- **TASK OBJECTIVE**
Give the data a second time, exactly and in full.

——————

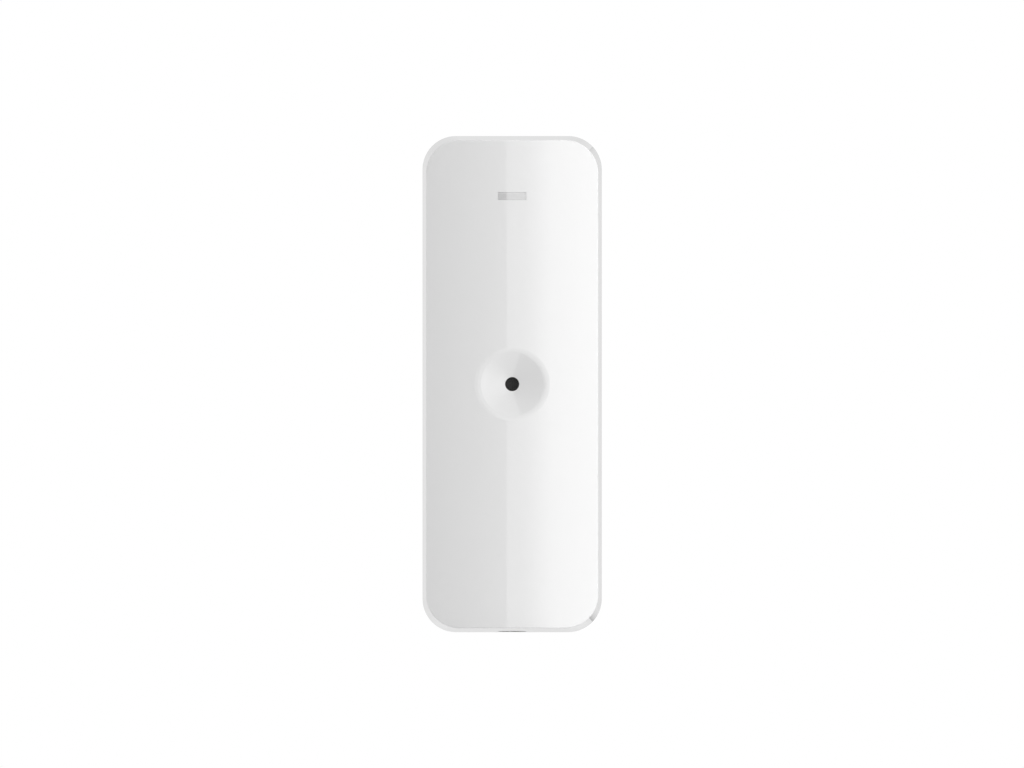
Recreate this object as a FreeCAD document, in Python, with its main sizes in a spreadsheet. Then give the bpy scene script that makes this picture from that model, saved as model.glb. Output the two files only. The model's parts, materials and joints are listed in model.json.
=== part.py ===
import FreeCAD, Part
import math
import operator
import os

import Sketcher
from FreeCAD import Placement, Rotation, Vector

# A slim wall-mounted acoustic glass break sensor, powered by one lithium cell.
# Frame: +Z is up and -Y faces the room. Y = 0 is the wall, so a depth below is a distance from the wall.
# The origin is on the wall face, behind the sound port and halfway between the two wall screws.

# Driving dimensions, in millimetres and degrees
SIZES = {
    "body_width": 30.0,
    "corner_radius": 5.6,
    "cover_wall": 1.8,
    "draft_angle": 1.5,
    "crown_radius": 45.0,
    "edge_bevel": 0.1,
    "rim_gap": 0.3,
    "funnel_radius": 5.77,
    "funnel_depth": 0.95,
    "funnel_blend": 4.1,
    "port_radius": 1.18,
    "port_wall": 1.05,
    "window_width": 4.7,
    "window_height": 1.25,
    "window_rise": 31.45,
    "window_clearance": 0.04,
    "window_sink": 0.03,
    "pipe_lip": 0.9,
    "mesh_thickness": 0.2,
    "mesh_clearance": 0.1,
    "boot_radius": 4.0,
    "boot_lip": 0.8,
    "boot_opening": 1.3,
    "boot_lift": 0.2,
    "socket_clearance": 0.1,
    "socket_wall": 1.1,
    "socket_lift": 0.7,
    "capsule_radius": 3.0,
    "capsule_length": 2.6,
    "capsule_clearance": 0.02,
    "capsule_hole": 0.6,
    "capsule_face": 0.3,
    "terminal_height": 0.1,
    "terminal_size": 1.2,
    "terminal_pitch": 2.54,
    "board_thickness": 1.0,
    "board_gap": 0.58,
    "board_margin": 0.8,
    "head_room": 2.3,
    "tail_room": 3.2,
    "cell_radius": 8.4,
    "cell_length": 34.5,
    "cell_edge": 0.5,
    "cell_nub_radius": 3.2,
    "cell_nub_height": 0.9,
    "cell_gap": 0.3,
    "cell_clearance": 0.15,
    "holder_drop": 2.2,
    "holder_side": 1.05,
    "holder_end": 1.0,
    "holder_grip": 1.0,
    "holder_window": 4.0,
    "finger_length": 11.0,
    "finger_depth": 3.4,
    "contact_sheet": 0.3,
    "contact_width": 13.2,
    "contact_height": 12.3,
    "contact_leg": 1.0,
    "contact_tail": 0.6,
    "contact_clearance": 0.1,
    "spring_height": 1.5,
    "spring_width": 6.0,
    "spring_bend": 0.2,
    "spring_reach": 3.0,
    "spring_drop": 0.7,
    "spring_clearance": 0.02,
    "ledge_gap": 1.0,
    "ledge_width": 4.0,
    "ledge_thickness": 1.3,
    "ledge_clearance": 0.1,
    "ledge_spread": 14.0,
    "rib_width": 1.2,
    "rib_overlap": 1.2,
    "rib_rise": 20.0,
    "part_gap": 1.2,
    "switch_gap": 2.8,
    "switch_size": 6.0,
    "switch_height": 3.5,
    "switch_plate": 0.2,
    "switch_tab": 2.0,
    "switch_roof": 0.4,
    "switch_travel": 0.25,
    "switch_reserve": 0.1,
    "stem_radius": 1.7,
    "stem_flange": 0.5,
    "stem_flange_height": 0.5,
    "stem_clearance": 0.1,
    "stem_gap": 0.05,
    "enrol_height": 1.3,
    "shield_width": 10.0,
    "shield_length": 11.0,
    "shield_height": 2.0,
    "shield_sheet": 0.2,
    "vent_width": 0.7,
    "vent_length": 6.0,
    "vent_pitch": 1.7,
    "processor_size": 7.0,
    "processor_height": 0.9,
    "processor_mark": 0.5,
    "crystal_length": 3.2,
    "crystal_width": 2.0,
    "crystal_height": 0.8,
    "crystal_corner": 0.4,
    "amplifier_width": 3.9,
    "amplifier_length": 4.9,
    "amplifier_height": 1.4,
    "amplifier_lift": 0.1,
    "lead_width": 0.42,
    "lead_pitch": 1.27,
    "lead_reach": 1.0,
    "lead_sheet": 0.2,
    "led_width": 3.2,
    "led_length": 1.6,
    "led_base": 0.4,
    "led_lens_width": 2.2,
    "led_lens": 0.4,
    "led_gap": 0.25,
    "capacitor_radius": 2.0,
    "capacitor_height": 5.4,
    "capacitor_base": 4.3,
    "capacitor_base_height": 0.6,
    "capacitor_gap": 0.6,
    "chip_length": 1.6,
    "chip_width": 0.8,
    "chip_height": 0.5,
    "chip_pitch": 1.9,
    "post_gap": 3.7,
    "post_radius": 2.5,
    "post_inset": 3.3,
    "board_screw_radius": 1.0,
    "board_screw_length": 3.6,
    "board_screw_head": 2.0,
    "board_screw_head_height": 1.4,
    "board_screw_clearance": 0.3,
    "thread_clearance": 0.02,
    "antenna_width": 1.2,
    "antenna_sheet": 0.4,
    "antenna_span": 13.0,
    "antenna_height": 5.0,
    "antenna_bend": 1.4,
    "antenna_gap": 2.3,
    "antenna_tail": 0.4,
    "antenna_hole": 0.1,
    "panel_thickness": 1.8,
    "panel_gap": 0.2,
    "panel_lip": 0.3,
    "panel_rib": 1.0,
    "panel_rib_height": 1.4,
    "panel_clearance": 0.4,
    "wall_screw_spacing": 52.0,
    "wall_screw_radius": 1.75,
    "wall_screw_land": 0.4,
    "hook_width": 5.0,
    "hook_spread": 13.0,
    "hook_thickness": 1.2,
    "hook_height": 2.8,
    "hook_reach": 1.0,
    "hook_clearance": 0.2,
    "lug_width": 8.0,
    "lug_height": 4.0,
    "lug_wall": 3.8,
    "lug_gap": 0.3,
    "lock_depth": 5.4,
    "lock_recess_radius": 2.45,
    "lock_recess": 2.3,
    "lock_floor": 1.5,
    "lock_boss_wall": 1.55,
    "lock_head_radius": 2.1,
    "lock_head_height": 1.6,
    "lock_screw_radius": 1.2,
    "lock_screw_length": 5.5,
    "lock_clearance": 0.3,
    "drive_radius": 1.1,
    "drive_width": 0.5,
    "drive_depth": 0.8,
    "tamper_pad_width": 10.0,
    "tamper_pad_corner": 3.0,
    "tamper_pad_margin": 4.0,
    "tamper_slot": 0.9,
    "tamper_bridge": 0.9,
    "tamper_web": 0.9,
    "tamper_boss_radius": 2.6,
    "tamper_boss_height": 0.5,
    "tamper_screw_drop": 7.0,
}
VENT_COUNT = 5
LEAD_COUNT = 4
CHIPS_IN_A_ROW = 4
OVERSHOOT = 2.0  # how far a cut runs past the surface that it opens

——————

- **FINISHED EXERCISE**
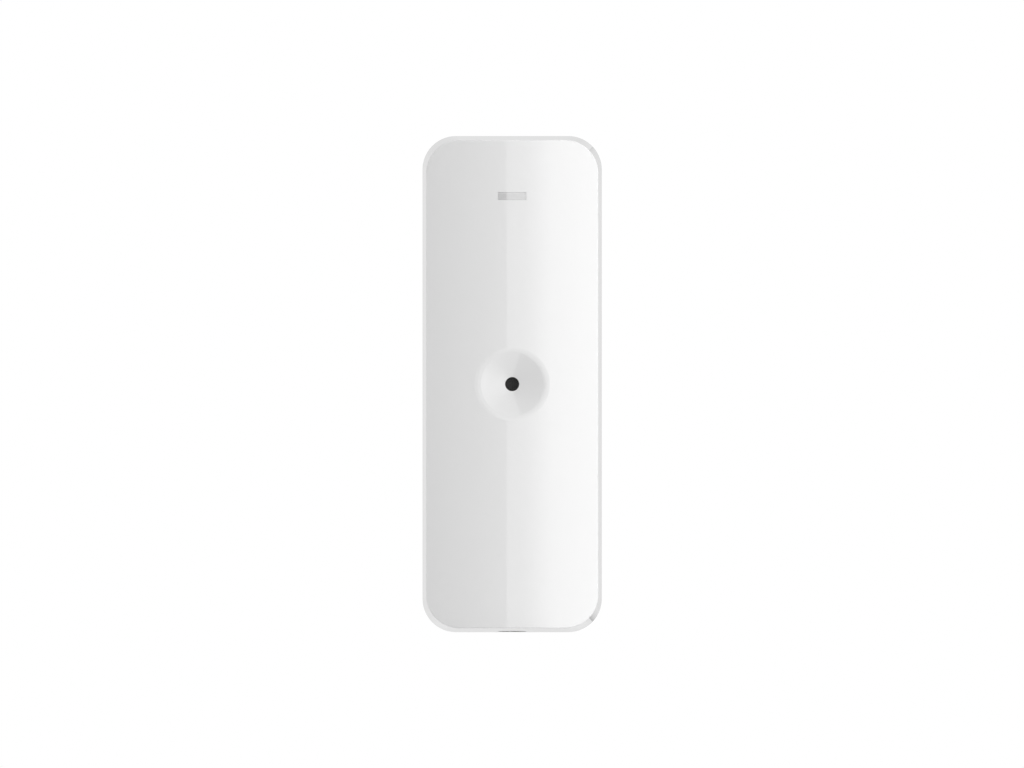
Recreate this object as a FreeCAD document, in Python, with its main sizes in a spreadsheet. Then give the bpy scene script that makes this picture from that model, saved as model.glb. Output the two files only. The model's parts, materials and joints are listed in model.json.
=== part.py ===
import FreeCAD, Part
import math
import operator
import os

import Sketcher
from FreeCAD import Placement, Rotation, Vector

# A slim wall-mounted acoustic glass break sensor, powered by one lithium cell.
# Frame: +Z is up and -Y faces the room. Y = 0 is the wall, so a depth below is a distance from the wall.
# The origin is on the wall face, behind the sound port and halfway between the two wall screws.

# Driving dimensions, in millimetres and degrees
SIZES = {
    "body_width": 30.0,
    "corner_radius": 5.6,
    "cover_wall": 1.8,
    "draft_angle": 1.5,
    "crown_radius": 45.0,
    "edge_bevel": 0.1,
    "rim_gap": 0.3,
    "funnel_radius": 5.77,
    "funnel_depth": 0.95,
    "funnel_blend": 4.1,
    "port_radius": 1.18,
    "port_wall": 1.05,
    "window_width": 4.7,
    "window_height": 1.25,
    "window_rise": 31.45,
    "window_clearance": 0.04,
    "window_sink": 0.03,
    "pipe_lip": 0.9,
    "mesh_thickness": 0.2,
    "mesh_clearance": 0.1,
    "boot_radius": 4.0,
    "boot_lip": 0.8,
    "boot_opening": 1.3,
    "boot_lift": 0.2,
    "socket_clearance": 0.1,
    "socket_wall": 1.1,
    "socket_lift": 0.7,
    "capsule_radius": 3.0,
    "capsule_length": 2.6,
    "capsule_clearance": 0.02,
    "capsule_hole": 0.6,
    "capsule_face": 0.3,
    "terminal_height": 0.1,
    "terminal_size": 1.2,
    "terminal_pitch": 2.54,
    "board_thickness": 1.0,
    "board_gap": 0.58,
    "board_margin": 0.8,
    "head_room": 2.3,
    "tail_room": 3.2,
    "cell_radius": 8.4,
    "cell_length": 34.5,
    "cell_edge": 0.5,
    "cell_nub_radius": 3.2,
    "cell_nub_height": 0.9,
    "cell_gap": 0.3,
    "cell_clearance": 0.15,
    "holder_drop": 2.2,
    "holder_side": 1.05,
    "holder_end": 1.0,
    "holder_grip": 1.0,
    "holder_window": 4.0,
    "finger_length": 11.0,
    "finger_depth": 3.4,
    "contact_sheet": 0.3,
    "contact_width": 13.2,
    "contact_height": 12.3,
    "contact_leg": 1.0,
    "contact_tail": 0.6,
    "contact_clearance": 0.1,
    "spring_height": 1.5,
    "spring_width": 6.0,
    "spring_bend": 0.2,
    "spring_reach": 3.0,
    "spring_drop": 0.7,
    "spring_clearance": 0.02,
    "ledge_gap": 1.0,
    "ledge_width": 4.0,
    "ledge_thickness": 1.3,
    "ledge_clearance": 0.1,
    "ledge_spread": 14.0,
    "rib_width": 1.2,
    "rib_overlap": 1.2,
    "rib_rise": 20.0,
    "part_gap": 1.2,
    "switch_gap": 2.8,
    "switch_size": 6.0,
    "switch_height": 3.5,
    "switch_plate": 0.2,
    "switch_tab": 2.0,
    "switch_roof": 0.4,
    "switch_travel": 0.25,
    "switch_reserve": 0.1,
    "stem_radius": 1.7,
    "stem_flange": 0.5,
    "stem_flange_height": 0.5,
    "stem_clearance": 0.1,
    "stem_gap": 0.05,
    "enrol_height": 1.3,
    "shield_width": 10.0,
    "shield_length": 11.0,
    "shield_height": 2.0,
    "shield_sheet": 0.2,
    "vent_width": 0.7,
    "vent_length": 6.0,
    "vent_pitch": 1.7,
    "processor_size": 7.0,
    "processor_height": 0.9,
    "processor_mark": 0.5,
    "crystal_length": 3.2,
    "crystal_width": 2.0,
    "crystal_height": 0.8,
    "crystal_corner": 0.4,
    "amplifier_width": 3.9,
    "amplifier_length": 4.9,
    "amplifier_height": 1.4,
    "amplifier_lift": 0.1,
    "lead_width": 0.42,
    "lead_pitch": 1.27,
    "lead_reach": 1.0,
    "lead_sheet": 0.2,
    "led_width": 3.2,
    "led_length": 1.6,
    "led_base": 0.4,
    "led_lens_width": 2.2,
    "led_lens": 0.4,
    "led_gap": 0.25,
    "capacitor_radius": 2.0,
    "capacitor_height": 5.4,
    "capacitor_base": 4.3,
    "capacitor_base_height": 0.6,
    "capacitor_gap": 0.6,
    "chip_length": 1.6,
    "chip_width": 0.8,
    "chip_height": 0.5,
    "chip_pitch": 1.9,
    "post_gap": 3.7,
    "post_radius": 2.5,
    "post_inset": 3.3,
    "board_screw_radius": 1.0,
    "board_screw_length": 3.6,
    "board_screw_head": 2.0,
    "board_screw_head_height": 1.4,
    "board_screw_clearance": 0.3,
    "thread_clearance": 0.02,
    "antenna_width": 1.2,
    "antenna_sheet": 0.4,
    "antenna_span": 13.0,
    "antenna_height": 5.0,
    "antenna_bend": 1.4,
    "antenna_gap": 2.3,
    "antenna_tail": 0.4,
    "antenna_hole": 0.1,
    "panel_thickness": 1.8,
    "panel_gap": 0.2,
    "panel_lip": 0.3,
    "panel_rib": 1.0,
    "panel_rib_height": 1.4,
    "panel_clearance": 0.4,
    "wall_screw_spacing": 52.0,
    "wall_screw_radius": 1.75,
    "wall_screw_land": 0.4,
    "hook_width": 5.0,
    "hook_spread": 13.0,
    "hook_thickness": 1.2,
    "hook_height": 2.8,
    "hook_reach": 1.0,
    "hook_clearance": 0.2,
    "lug_width": 8.0,
    "lug_height": 4.0,
    "lug_wall": 3.8,
    "lug_gap": 0.3,
    "lock_depth": 5.4,
    "lock_recess_radius": 2.45,
    "lock_recess": 2.3,
    "lock_floor": 1.5,
    "lock_boss_wall": 1.55,
    "lock_head_radius": 2.1,
    "lock_head_height": 1.6,
    "lock_screw_radius": 1.2,
    "lock_screw_length": 5.5,
    "lock_clearance": 0.3,
    "drive_radius": 1.1,
    "drive_width": 0.5,
    "drive_depth": 0.8,
    "tamper_pad_width": 10.0,
    "tamper_pad_corner": 3.0,
    "tamper_pad_margin": 4.0,
    "tamper_slot": 0.9,
    "tamper_bridge": 0.9,
    "tamper_web": 0.9,
    "tamper_boss_radius": 2.6,
    "tamper_boss_height": 0.5,
    "tamper_screw_drop": 7.0,
}
VENT_COUNT = 5
LEAD_COUNT = 4
CHIPS_IN_A_ROW = 4
OVERSHOOT = 2.0  # how far a cut runs past the surface that it opens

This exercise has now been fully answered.